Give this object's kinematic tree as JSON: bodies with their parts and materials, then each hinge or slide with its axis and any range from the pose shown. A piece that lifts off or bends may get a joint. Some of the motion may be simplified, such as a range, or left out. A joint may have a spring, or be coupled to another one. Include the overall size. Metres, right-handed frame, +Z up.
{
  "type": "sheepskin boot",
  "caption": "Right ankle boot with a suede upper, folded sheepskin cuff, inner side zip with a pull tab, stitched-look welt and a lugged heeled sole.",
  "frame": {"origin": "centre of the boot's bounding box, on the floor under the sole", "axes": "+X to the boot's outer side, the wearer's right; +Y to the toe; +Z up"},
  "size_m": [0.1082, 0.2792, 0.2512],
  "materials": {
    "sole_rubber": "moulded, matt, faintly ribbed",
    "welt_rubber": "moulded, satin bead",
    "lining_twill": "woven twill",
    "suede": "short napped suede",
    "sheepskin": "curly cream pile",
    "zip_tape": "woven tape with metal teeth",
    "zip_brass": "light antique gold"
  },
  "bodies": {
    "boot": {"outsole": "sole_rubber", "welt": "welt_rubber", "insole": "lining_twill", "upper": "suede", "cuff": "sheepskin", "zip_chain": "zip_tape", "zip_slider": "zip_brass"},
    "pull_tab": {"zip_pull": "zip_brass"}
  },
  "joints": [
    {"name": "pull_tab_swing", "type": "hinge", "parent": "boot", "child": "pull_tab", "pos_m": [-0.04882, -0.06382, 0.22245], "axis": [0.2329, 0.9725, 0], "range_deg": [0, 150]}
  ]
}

########################################

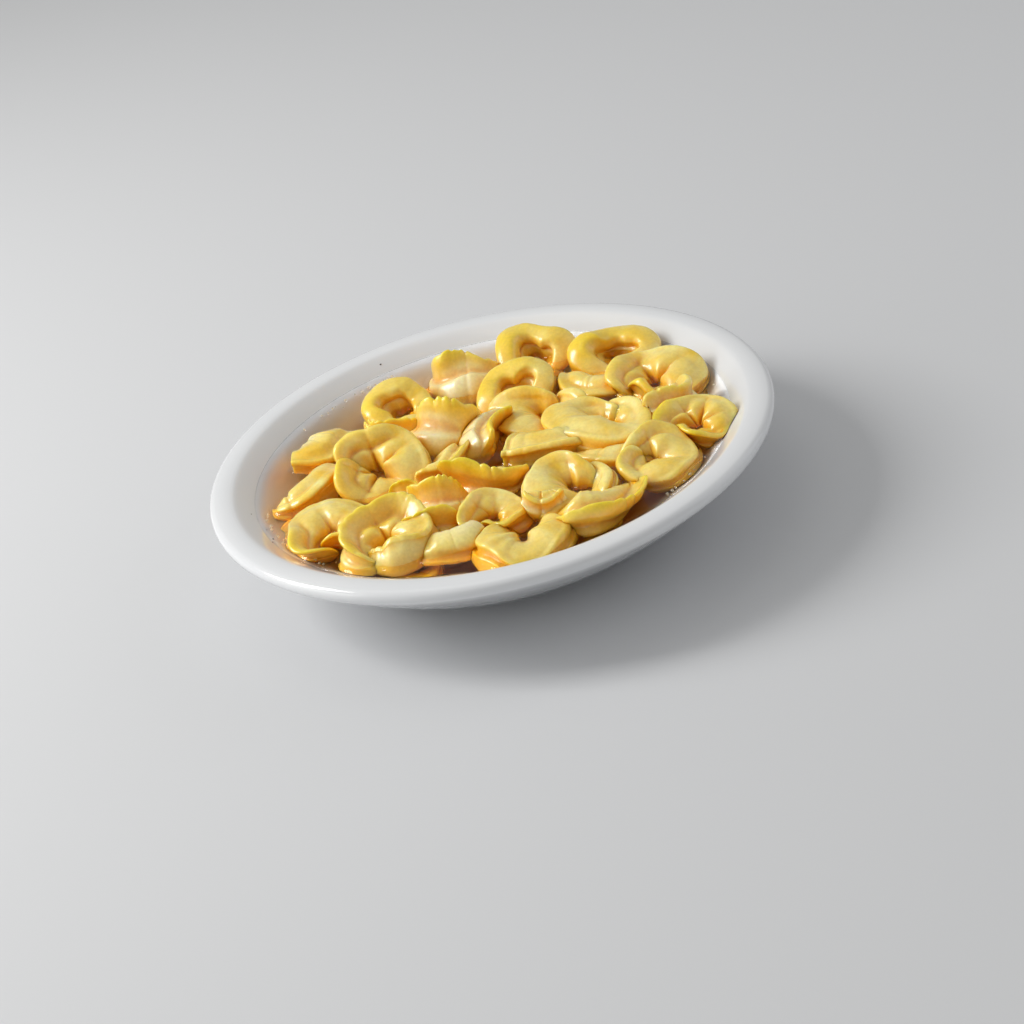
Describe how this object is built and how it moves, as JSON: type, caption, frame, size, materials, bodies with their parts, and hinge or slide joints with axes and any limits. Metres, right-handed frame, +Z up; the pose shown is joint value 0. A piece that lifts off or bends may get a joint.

########################################

**PROBLEM TO WORK ON:** Copy each line above that contains the word "axes".

**ANSWER TO THE EXERCISE:**
  "frame": {"origin": "centre of the boot's bounding box, on the floor under the sole", "axes": "+X to the boot's outer side, the wearer's right; +Y to the toe; +Z up"},
Describe how this object is built and how it moves, as JSON: type, caption, frame, size, materials, bodies with their parts, and hinge or slide joints with axes and any limits. Metres, right-handed frame, +Z up; the pose shown is joint value 0. A piece that lifts off or bends may get a joint.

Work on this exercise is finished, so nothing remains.